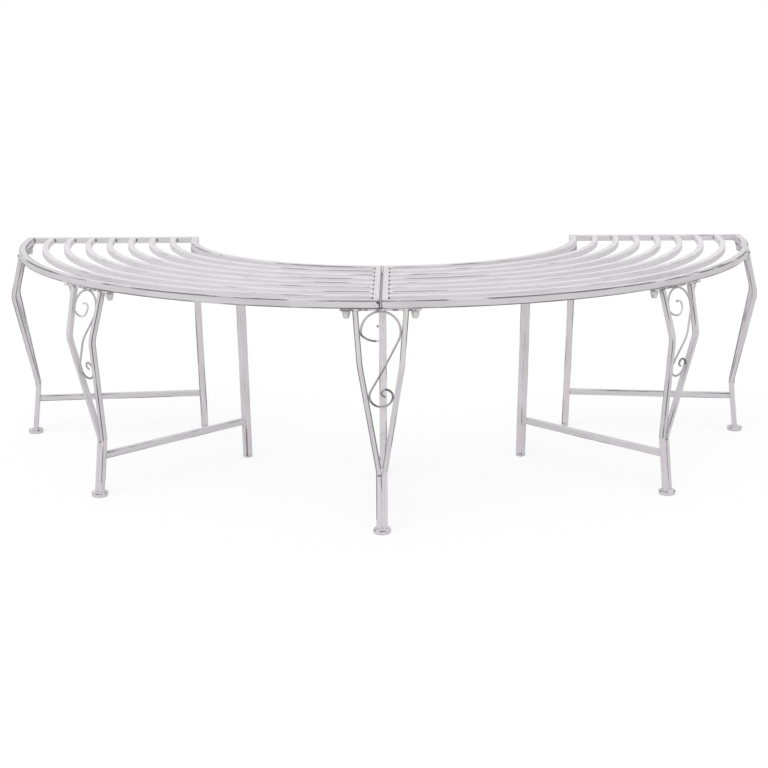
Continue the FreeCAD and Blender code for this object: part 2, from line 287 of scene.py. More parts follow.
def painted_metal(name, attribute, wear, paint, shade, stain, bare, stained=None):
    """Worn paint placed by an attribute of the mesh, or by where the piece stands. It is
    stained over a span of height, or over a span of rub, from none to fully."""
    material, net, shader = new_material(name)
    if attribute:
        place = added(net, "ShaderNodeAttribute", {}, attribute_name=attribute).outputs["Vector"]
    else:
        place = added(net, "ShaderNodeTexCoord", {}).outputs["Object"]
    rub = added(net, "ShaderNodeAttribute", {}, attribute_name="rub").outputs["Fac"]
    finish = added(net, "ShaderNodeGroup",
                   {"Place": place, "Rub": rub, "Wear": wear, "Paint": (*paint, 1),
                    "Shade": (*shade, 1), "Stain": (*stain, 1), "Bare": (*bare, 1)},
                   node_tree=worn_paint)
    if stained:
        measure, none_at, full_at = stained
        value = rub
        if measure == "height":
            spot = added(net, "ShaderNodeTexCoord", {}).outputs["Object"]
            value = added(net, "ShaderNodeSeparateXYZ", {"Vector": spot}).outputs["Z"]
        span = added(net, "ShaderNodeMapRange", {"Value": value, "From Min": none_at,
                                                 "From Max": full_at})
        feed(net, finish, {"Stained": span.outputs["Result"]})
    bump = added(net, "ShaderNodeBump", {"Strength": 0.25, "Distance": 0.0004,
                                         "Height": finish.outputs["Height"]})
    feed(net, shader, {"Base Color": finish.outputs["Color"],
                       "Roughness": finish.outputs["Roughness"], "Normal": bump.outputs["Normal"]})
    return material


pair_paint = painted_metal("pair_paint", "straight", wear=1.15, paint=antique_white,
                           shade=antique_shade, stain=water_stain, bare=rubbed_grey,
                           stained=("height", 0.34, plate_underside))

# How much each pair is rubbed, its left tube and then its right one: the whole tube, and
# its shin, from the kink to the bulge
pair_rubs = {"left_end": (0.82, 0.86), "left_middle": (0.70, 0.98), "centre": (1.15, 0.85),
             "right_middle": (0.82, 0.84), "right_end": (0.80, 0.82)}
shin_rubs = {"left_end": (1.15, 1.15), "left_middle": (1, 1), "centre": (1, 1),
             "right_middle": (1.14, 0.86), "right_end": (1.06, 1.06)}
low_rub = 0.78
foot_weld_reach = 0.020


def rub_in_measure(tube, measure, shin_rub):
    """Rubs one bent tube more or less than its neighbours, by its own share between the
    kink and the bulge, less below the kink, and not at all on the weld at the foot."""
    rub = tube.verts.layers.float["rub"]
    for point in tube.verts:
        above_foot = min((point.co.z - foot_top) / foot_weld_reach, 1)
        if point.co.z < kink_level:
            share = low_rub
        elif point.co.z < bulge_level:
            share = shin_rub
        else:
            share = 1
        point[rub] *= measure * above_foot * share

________

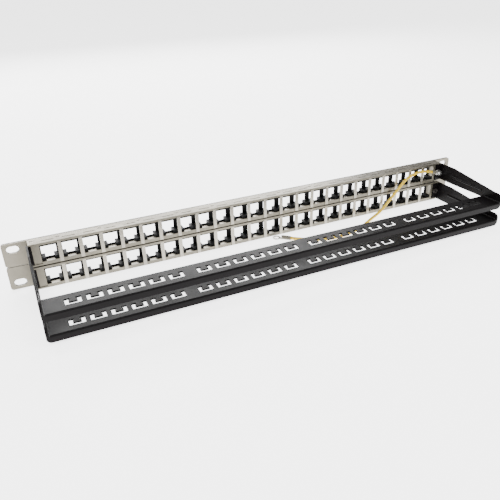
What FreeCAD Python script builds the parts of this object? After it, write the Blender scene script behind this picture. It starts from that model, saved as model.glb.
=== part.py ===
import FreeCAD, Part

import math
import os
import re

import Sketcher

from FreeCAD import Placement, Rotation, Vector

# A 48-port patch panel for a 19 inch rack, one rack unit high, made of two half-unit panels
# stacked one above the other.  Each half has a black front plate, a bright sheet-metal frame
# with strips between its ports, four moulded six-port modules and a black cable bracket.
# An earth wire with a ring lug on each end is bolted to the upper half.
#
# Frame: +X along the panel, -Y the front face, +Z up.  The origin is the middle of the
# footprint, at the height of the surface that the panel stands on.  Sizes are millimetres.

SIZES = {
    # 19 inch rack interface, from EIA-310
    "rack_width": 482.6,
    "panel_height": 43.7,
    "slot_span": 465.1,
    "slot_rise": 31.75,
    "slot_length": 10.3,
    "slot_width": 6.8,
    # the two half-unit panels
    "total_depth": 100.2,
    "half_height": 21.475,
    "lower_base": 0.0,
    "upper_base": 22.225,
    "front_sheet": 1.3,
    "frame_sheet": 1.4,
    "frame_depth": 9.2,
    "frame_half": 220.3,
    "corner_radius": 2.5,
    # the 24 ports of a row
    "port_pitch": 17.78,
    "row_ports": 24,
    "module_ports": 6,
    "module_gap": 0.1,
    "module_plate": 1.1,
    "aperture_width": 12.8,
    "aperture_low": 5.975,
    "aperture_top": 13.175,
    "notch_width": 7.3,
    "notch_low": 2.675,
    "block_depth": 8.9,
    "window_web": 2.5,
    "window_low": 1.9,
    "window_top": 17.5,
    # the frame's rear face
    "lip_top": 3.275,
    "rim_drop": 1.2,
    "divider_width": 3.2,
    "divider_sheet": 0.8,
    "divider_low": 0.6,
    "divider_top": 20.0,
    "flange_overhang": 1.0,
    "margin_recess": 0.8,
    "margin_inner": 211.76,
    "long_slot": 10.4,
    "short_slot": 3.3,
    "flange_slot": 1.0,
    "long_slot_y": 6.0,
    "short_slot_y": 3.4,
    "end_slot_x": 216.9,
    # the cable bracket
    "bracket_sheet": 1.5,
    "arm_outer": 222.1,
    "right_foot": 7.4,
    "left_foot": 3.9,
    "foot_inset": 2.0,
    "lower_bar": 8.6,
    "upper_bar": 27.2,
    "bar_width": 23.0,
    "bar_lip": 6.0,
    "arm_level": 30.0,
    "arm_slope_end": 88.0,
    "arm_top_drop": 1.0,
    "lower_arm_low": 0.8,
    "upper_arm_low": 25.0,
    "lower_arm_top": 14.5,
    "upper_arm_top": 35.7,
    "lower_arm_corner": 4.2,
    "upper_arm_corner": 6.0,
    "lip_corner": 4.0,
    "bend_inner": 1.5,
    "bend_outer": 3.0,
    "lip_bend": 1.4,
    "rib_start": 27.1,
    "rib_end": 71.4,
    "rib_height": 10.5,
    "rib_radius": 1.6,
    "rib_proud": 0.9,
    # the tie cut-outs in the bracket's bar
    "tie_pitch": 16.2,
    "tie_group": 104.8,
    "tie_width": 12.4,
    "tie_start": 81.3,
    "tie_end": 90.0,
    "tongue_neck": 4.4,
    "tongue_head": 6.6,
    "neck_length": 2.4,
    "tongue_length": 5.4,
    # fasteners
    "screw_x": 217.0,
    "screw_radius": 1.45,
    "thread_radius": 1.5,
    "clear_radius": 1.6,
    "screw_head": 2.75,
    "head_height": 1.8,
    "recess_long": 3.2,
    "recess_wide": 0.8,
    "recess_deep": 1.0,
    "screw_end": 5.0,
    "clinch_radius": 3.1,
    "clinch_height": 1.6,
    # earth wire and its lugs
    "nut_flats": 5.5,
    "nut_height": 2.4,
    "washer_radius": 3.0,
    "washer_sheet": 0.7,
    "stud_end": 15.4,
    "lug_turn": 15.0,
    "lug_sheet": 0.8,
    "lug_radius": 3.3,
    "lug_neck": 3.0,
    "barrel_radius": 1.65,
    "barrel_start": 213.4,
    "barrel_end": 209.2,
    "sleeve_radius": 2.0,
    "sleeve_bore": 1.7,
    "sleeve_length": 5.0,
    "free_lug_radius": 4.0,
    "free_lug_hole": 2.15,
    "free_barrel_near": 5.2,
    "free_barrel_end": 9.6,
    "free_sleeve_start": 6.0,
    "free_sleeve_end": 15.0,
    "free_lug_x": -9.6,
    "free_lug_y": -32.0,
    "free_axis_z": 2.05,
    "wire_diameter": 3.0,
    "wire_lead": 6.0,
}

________

EXERCISE DIRECTIONS:
Proceeding from the line containing "Continue the FreeCAD" through the line containing "return material", transcribe the lines above exactly, both end lines included.

SOLUTION:
Continue the FreeCAD and Blender code for this object: part 2, from line 287 of scene.py. More parts follow.
def painted_metal(name, attribute, wear, paint, shade, stain, bare, stained=None):
    """Worn paint placed by an attribute of the mesh, or by where the piece stands. It is
    stained over a span of height, or over a span of rub, from none to fully."""
    material, net, shader = new_material(name)
    if attribute:
        place = added(net, "ShaderNodeAttribute", {}, attribute_name=attribute).outputs["Vector"]
    else:
        place = added(net, "ShaderNodeTexCoord", {}).outputs["Object"]
    rub = added(net, "ShaderNodeAttribute", {}, attribute_name="rub").outputs["Fac"]
    finish = added(net, "ShaderNodeGroup",
                   {"Place": place, "Rub": rub, "Wear": wear, "Paint": (*paint, 1),
                    "Shade": (*shade, 1), "Stain": (*stain, 1), "Bare": (*bare, 1)},
                   node_tree=worn_paint)
    if stained:
        measure, none_at, full_at = stained
        value = rub
        if measure == "height":
            spot = added(net, "ShaderNodeTexCoord", {}).outputs["Object"]
            value = added(net, "ShaderNodeSeparateXYZ", {"Vector": spot}).outputs["Z"]
        span = added(net, "ShaderNodeMapRange", {"Value": value, "From Min": none_at,
                                                 "From Max": full_at})
        feed(net, finish, {"Stained": span.outputs["Result"]})
    bump = added(net, "ShaderNodeBump", {"Strength": 0.25, "Distance": 0.0004,
                                         "Height": finish.outputs["Height"]})
    feed(net, shader, {"Base Color": finish.outputs["Color"],
                       "Roughness": finish.outputs["Roughness"], "Normal": bump.outputs["Normal"]})
    return material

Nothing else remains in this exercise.